The union is finalizing a settlement package for IUE-CWA
members at the plant that Clark said "will allow them to
transition their lives after this devastating blow." The package
will include buyout, retirement and flowback opportunities.
"I know that we can count on the professionalism of our
membership to see that the last truck out reflects the quality
they are known for," Clark said, urging members to pour their
anger into electing a president who stands with workers.

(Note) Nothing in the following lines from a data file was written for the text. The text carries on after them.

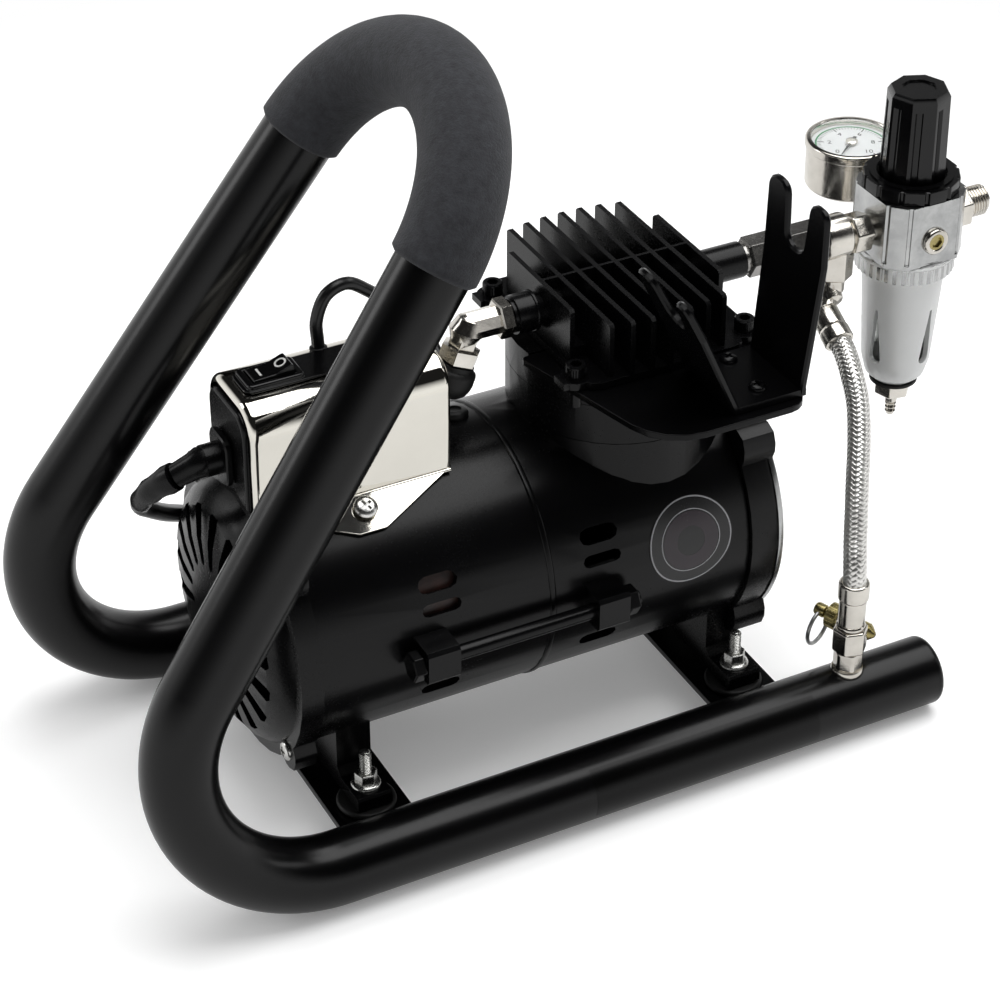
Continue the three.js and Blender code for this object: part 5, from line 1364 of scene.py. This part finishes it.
# pale low down all round and on the wall behind, dark in the rest of the room
world = bpy.data.worlds.new("studioWorld")
scene.world = world
world.use_nodes = True
worldTree = world.node_tree
backdrop = worldTree.nodes["Background"]
towards = addNode(worldTree, "ShaderNodeTexCoord")
parts = addNode(worldTree, "ShaderNodeSeparateXYZ")
worldTree.links.new(towards.outputs["Generated"], parts.inputs["Vector"])
lowDown = spread(worldTree, parts.outputs["Z"], studio["horizon"], studio["room"],
                 *studio["horizonFades"])
wall = spread(worldTree, parts.outputs["Z"], studio["backWall"], studio["room"],
              *studio["wallFades"])
behind = spread(worldTree, parts.outputs["Y"], studio["room"], 1.0, *studio["wallStarts"])
dimmed = reckoned(worldTree, "MAXIMUM", lowDown, reckoned(worldTree, "MINIMUM", wall, behind))
rays = addNode(worldTree, "ShaderNodeLightPath")
plain = reckoned(worldTree, "MAXIMUM", rays.outputs["Is Camera Ray"],
                 rays.outputs["Is Transmission Ray"])
level = reckoned(worldTree, "MAXIMUM", dimmed, plain)
worldTree.links.new(level, backdrop.inputs["Strength"])
backdrop.inputs["Color"].default_value = (1, 1, 1, 1)


def softbox(name, stands, looksAt, size, power):
    data = bpy.data.lights.new(name, "AREA")
    data.shape = "RECTANGLE"
    data.size, data.size_y = size
    data.energy = power
    lamp = bpy.data.objects.new(name, data)
    scene.collection.objects.link(lamp)
    lamp.location = stands
    lamp.rotation_euler = (Vector(looksAt) - Vector(stands)).to_track_quat("-Z", "Y").to_euler()
    return lamp


lamps = {
    "topBox": {"stands": (0.3, 0, 1.3), "looksAt": (0.15, 0.02, 0.1), "size": (1.2, 1.35),
               "power": 17},
    "backBox": {"stands": (-1.3, 1.0, 0.9), "looksAt": (0, 0, 0.12), "size": (0.5, 0.8),
                "power": 4},
    "rightBox": {"stands": (1.3, -0.7, 0.8), "looksAt": (0, 0, 0.12), "size": (0.3, 0.8),
                 "power": 1.4},
    "ceilingFill": {"stands": (-0.1, 0, 1.7), "looksAt": (-0.1, 0, 0), "size": (5, 5), "power": 62},
}
hung = {name: softbox(name, **lamp) for name, lamp in lamps.items()}
# the fill softens the shadow on the floor and leaves the machine alone
ceilingFill = hung["ceilingFill"]
ceilingFill.visible_glossy = False
floorOnly = bpy.data.collections.new("floorOnly")
floorOnly.objects.link(studioFloor)
ceilingFill.light_linking.receiver_collection = floorOnly
print("studio lit")
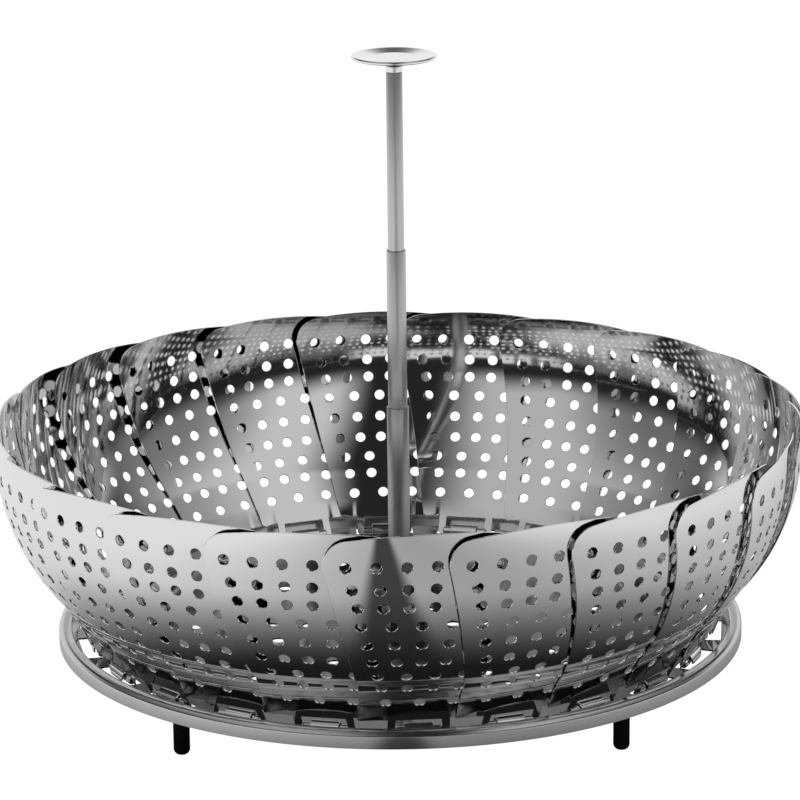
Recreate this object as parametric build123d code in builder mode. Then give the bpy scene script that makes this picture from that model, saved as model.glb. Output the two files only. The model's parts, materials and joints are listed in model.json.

"I call on our members to express their outrage by voting in
November for an Obama administration that will work to keep good
manufacturing jobs in the United States instead of a
continuation of the same trade policies and lax regulation that
have destroyed our economy," he said.
IN BRIEF:
- Cards from CWAers signing on to the Million Member
Mobilization for Employee Free Choice neared 100,000 as of
Oct. 6, with number of supporters reaching 97,842. Locals are
urged to continue the campaign to get as many members, retirees,
and their families signed on to the campaign as possible. Cards
collected by CWA and other unions – the overall goal is 1
million – will be displayed in the U.S. Capitol building
after the new Congress is sworn in. Sign up online at
www.FreeChoiceCWA.org.
- Just days after American taxpayers forked over $85
billion to bail out the American International Group (AIG), the
company sent executives on a $440,000 retreat complete with
luxury spa treatments, golf, $200,000 worth of lavish hotel
rooms and $150,000 in meals.
"Average Americans
are suffering economically. They're losing their jobs, their
homes and their health insurance," Rep. Henry Waxman (D-Calif.)
said during a House Oversight Committee hearing Tuesday to
investigate the AIG meltdown. "Less than one week after the
taxpayers rescued AIG, company executives could be found wining
and dining at one of the most exclusive resorts in the nation."
During Tuesday night’s presidential debate,
Senator Barack Obama brought up the retreat and called for the
executives to be fired and for AIG to pay back the U.S. Treasury
the $440,000 cost of the extravagance.